Marcos tem apenas 20 anos e trabalha como garçom em festas em Nova Iguaçu, no Rio de Janeiro. Como recebe por comissão, depende da quantidade de eventos no mês para ter dinheiro — algo que não aconteceu em novembro. Ele nem sequer pensava em viajar para a final da Libertadores, mas recebeu um ingresso de uma amiga e embarcou em uma das aventuras mais loucas da sua vida.
"Não tinha nenhuma expectativa em vir, então uma amiga minha (Luiana Fernandes, de 23 anos, que também está no ônibus da Buser) ganhou o sorteio da Buser e me deu ingresso. Ganhei R$ 150 reais da família, mas gastei R$ 50 com alguns biscoito e trouxe só R$ 100 para a viagem. Foi meu aniversario no sábado, então alguns familiares vieram me ajudar", conta Marcos.
Felizmente, a Nação o abraçou. Após a sua história ser publicada nas redes sociais, alguns torcedores do Flamengo entraram em contato e pediram para que ele enviasse o número da sua conta para depositarem qualquer quantia. Até o momento da publicação desta reportagem, ele somou R$ 250 em doações.
Queria agradecer a quem se disponibilizou e sensibilizou com minha situação, vale tudo pelo Flamengo. Jamais esperaria essa repercussão, agradeço de coração a todos, e rumo ao bi", completa.
Antes de retornar ao ônibus, é importante dizer que a experiência de tomar banho no meio da estrada foi menos traumática do que eu imaginava. As manchas negras presentes nas paredes e portas indicavam a falta de higiene do local, mas tinha o básico: separações entre pessoas e água — muito, muito gelada. Serviu para recarregar a energia antes da maratona que a primeira fronteira sul-americana nos esperava.
Entre Foz do Iguaçu e Fuente Iguazu está a divisa internacional entre Brasil e Argentina. Os três ônibus da Buser chegaram por volta de 11 horas e foram abordados por um segurança de voz rouca aparentando pouca simpatia. O pedido foi pela documentação de todos os presentes, além de que todos estivessem sentados e usando cinto de segurança.   "Tomara que a gente seja atendido por um torcedor do Boca Juniors, se for do River vai barrar a gente", brincou um torcedor no ônibus.

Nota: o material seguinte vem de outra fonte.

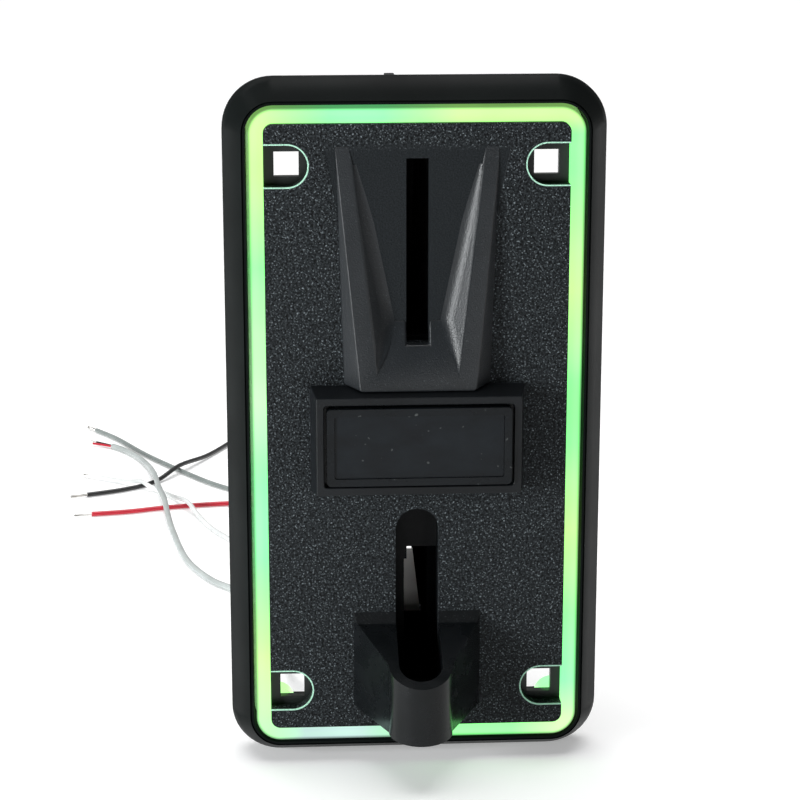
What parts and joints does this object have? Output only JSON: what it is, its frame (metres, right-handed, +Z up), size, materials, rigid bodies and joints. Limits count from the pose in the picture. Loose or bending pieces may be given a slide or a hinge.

Após a primeira hora de espera, fomos informados de que as casas de câmbio próximas da fronteira estavam fechadas e não seria possível trocar o real pelo peso. Ou seja, fim do sonho de almoçar ou de qualquer parada em solo argentino.
Ainda na froteira, a solução para vencer a fome foi aproveitar a água quente usada para fazer o café como forma de aquecer alguns macarrões instantâneos. A outra parte seguiu apostando em biscoitos ou sanduíches caseiros.

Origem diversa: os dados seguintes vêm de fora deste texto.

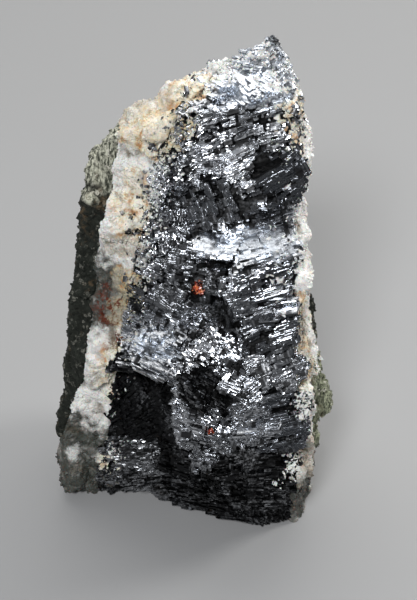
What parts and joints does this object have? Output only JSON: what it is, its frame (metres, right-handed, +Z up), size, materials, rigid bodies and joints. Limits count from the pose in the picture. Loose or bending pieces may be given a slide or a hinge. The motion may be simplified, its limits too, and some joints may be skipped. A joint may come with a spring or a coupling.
{
  "type": "galena specimen",
  "caption": "Hand specimen of vein galena standing on its broken base, with stepped cleavage ledges between bands of milky quartz and skins of wall rock.",
  "frame": {"origin": "middle of the flat base, under the centre of the bounding box", "axes": "+Z up, the specimen's long way; -Y the fresh broken face with the ledges; +X to its right"},
  "size_m": [0.0612, 0.0566, 0.1073],
  "materials": {
    "galena": "bright metallic lead grey on fresh cleavage faces, duller on worn ones",
    "vein_quartz": "sugary, milky white with cream and orange iron stain",
    "wall_rock": "matt, granular, greenish grey",
    "sphalerite": "resinous, red-brown"
  },
  "bodies": {
    "root": {"galena": "galena", "quartz_left": "vein_quartz", "quartz_right": "vein_quartz", "wallrock_left": "wall_rock", "wallrock_right": "wall_rock", "sphalerite_upper": "sphalerite", "sphalerite_lower": "sphalerite"}
  },
  "joints": []
}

Após duas horas parados, fomos chamados para levar as bolsas a fim de que fossem inspecionadas. Passada a terceira hora aguardando, a impaciência já tomava conta dos passageiros, e fomos conversar com um dos segurança da equipe.
Moisés Gonzalez, de 57 anos, limitou a explicação sobre a demora a questões burocráticas da segurança argentina, mas chamou a atenção mesmo por revelar que, por torcer para o Boca Juniors, estará junto ao Flamengo na final da Libertadores.
"Quando era criança, só chegava televisão brasileira em Iguazu. Eu gostava do Zico com a número 10. Sou um torcedor do Boca e simpatizante do Flamengo, principalmente contra o River", contou.  
Após vencer a fiscalização hermana, enfim, fomos liberados. Porém, a notícia que vinha da produtora operacional da Buser, Bianca Quiuqui, não era animadora: seriam 13 horas de viagem sem pausas até chegar na fronteira com o Chile. Ainda falta muito para chegar em Lima.